SDPI Executive Director Dr Abid Qaiyum Suleri said Pakistan was navigating two IMF programmes — the Extended Fund Facility (EFF) and the Resilience and Sustainability Facility (RSF) — with contrasting objectives. While the EFF focuses on reducing energy circular debt and raising energy prices, the RSF emphasises green technology and climate resilience.
“This paradox presents both challenges and opportunities,” Dr Suleri said, urging policymakers to integrate climate tagging into development to empower girls and adolescents through climate-aligned and inclusive fiscal planning.
Unicef Representative Sharmila Rasool emphasised the importance of human capital in a rapidly changing global environment.
“Pakistan’s Human Capital Index stands at 0.41, which suggests that only 41pc of the children will reach their full potential,” she said.
Ms Rasool called for bringing about urgent reforms in tax equity and public expenditure.
She noted that Pakistan’s regressive tax system unfairly burdened the poorest while shielding the elites. She reaffirmed Unicef’s commitment to supporting Pakistan’s efforts to align spending with equity, especially for children and adolescents.
Joint Chief Economist Ministry of Planning, speaking on behalf of Federal Minister for Planning, Dr Mohammad Ali Talpur, highlighted that under the Uraan Pakistan, fiscal policy must be a tool for social justice.
“Our fiscal decisions must uplift those most under-served — especially children, women and low-income families,” he said.
He announced the formation of a high-level technical working group to explore reallocation strategies, identify new fiscal opportunities and reinforce Pakistan’s commitment to inclusive development under the Sustainable Development Goals (SDGs).
Director Research, Planning and Development Department, Government of Balochistan, Dr Lutfur Rehman presented the province’s challenges, including dysfunctional girls’ schools and inadequate spending on children’s services.
He also stressed the need for targeted investments to uplift marginalised populations.
Representative from Khyber Pakhtunkhwa Pir Aimal highlighted the geopolitical challenges in the tribal regions and said the province prioritised social sector financing under the 5Es-based Uraan Pakistan programme.
A representative from the Sindh government shared that post-flood reconstruction efforts were being directed toward social protection, education and healthcare. The upcoming provincial budget aims to balance disaster recovery with long-term social investment.

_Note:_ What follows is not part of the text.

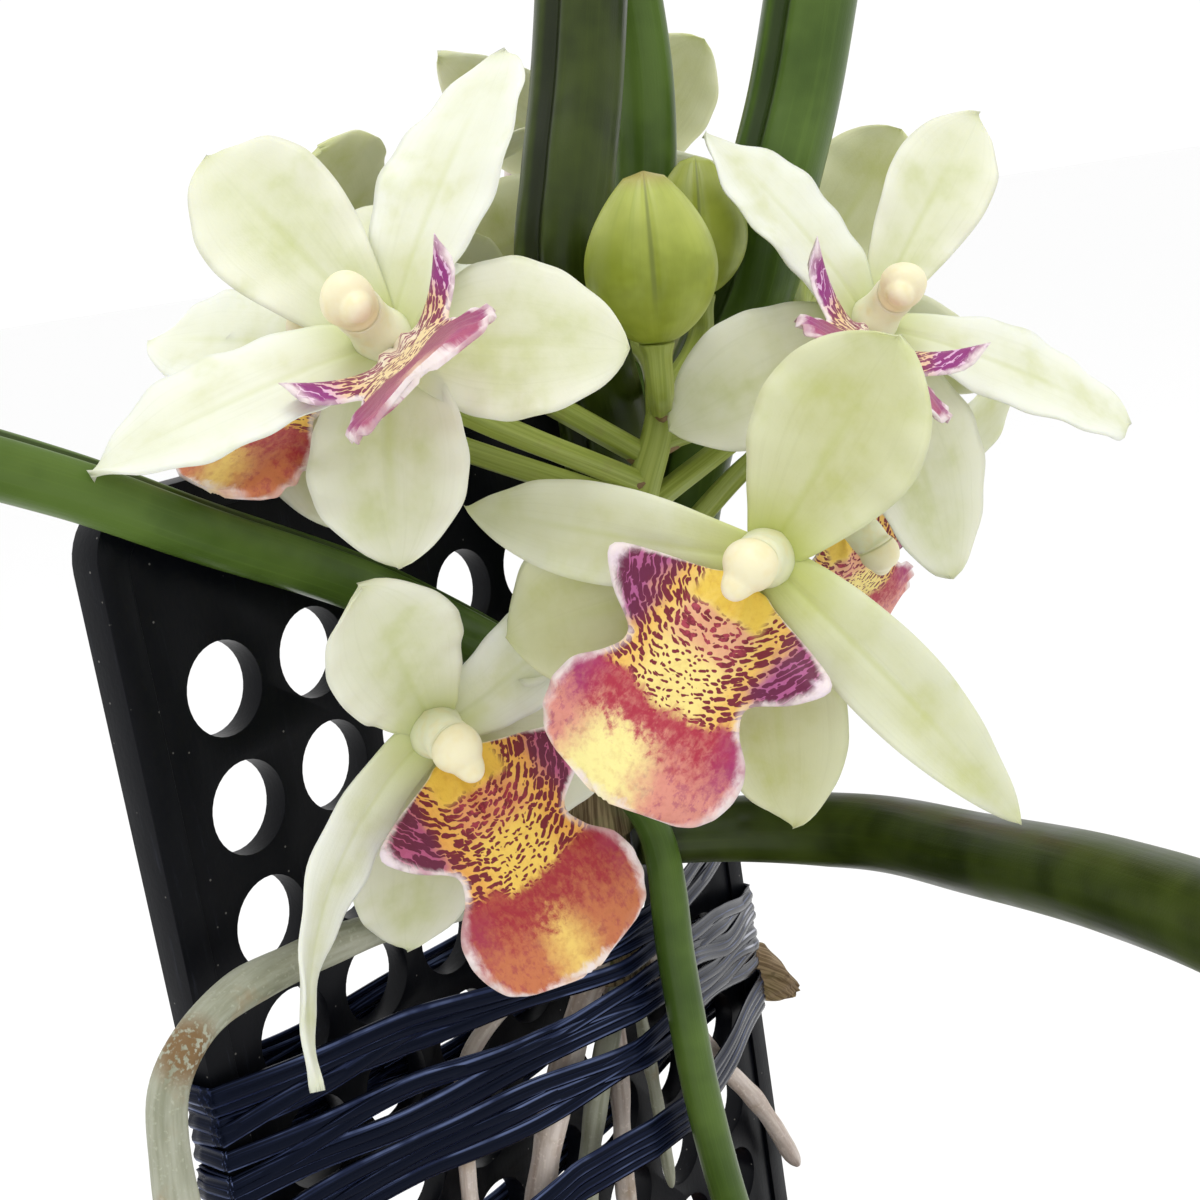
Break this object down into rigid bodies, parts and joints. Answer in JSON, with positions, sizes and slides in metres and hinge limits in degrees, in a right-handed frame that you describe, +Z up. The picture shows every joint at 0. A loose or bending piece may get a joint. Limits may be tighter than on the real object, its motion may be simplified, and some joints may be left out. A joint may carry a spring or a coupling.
{
  "type": "potted orchid",
  "caption": "Hybrid orchid with round channelled leaves and a head of ivory flowers with spotted lips, tied to an upright perforated panel that stands in a bark-filled pot",
  "frame": {"origin": "centre of the pot's flat foot, on the floor", "axes": "+Z up, the perforated panel stands across X and faces -Y, the flowers lean to -X and -Y"},
  "size_m": [0.1792, 0.1886, 0.3522],
  "materials": {
    "pot_plastic": "satin",
    "bark": "rough",
    "panel_plastic": "satin",
    "strap_plastic": "satin",
    "stem": "matte",
    "leaf": "satin",
    "young_leaf": "satin",
    "root_silver": "matte",
    "root_pink": "matte",
    "dry_leaf": "matte",
    "spike": "satin",
    "tepal": "satin",
    "lip": "satin",
    "bud": "satin"
  },
  "bodies": {
    "root": {"pot": "pot_plastic", "bark": "bark", "panel": "panel_plastic", "stem": "stem", "leaf_front_upright": "leaf", "leaf_back_upright": "young_leaf", "leaf_right_upright": "leaf", "leaf_left": "leaf", "leaf_right": "leaf", "leaf_hanging": "young_leaf", "root_left": "root_silver", "root_pale": "root_pink", "root_grey": "root_silver", "root_left_thin": "root_pink", "root_middle": "root_pink", "root_thin": "root_silver", "root_right": "root_pink", "strap_top": "strap_plastic", "strap_upper": "strap_plastic", "strap_lower": "strap_plastic", "strap_bottom": "strap_plastic", "dry_leaf": "dry_leaf", "flower_spike": "spike", "flower_a": "tepal", "flower_a_lip": "lip", "flower_b": "tepal", "flower_b_lip": "lip", "flower_c": "tepal", "flower_c_lip": "lip", "flower_d": "tepal", "flower_d_lip": "lip", "flower_e": "tepal", "flower_e_lip": "lip", "flower_f": "tepal", "flower_f_lip": "lip", "flower_g": "tepal", "flower_g_lip": "lip", "flower_h": "tepal", "flower_h_lip": "lip", "flower_i": "tepal", "flower_i_lip": "lip", "bud_front": "bud", "bud_back": "bud"}
  },
  "joints": []
}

Ayesha Javaid from the finance ministry mentioned that for the first time, Pakistan’s federal budget was gender responsive. She acknowledged the extensive institutional efforts needed to incorporate gender into fiscal planning.
Head of Nust Policy Studies Department Dr Ashfaq Hassan Khan, presenting a critical economic analysis, stressed that Pakistan’s budget deficit was driven by soaring interest payments and that the current monetary policy, particularly high interest rates, was unsustainable. He advocated for a freeze on new infrastructure projects and called for immediate privatisation of loss-making state enterprises to relieve fiscal pressure.
World Bank representative Tobias Becker presented empirical findings under the Uraan Pakistan, indicating that the poor contribute disproportionately to the tax system while benefiting less from public spending.
He noted excessive subsidies in electricity and tertiary education and urged reorientation toward primary education and equitable subsidy distribution.
SDPI Deputy Executive Director Dr Sajid Amin Javaid underscored that gender was often treated as a residual issue in financial policy. He called for a dedicated public finance and social investment framework that incorporated gender, climate and private sector financing.
“We need a body focused on mobilising social investments and modernising our industrial and regulatory systems,” he suggested.
Member of Social Sector, Planning Commission said: “Real GDP growth stands at 2.38pc and inflation has eased significantly. However, poverty remains high and 25.6 million children are still out of school.”
Ms Bashir emphasised that inclusive fiscal reform was not a cost but an investment. A high-level working group will be convened to explore reallocations and alternative financing models targeting children, youth and women, she added.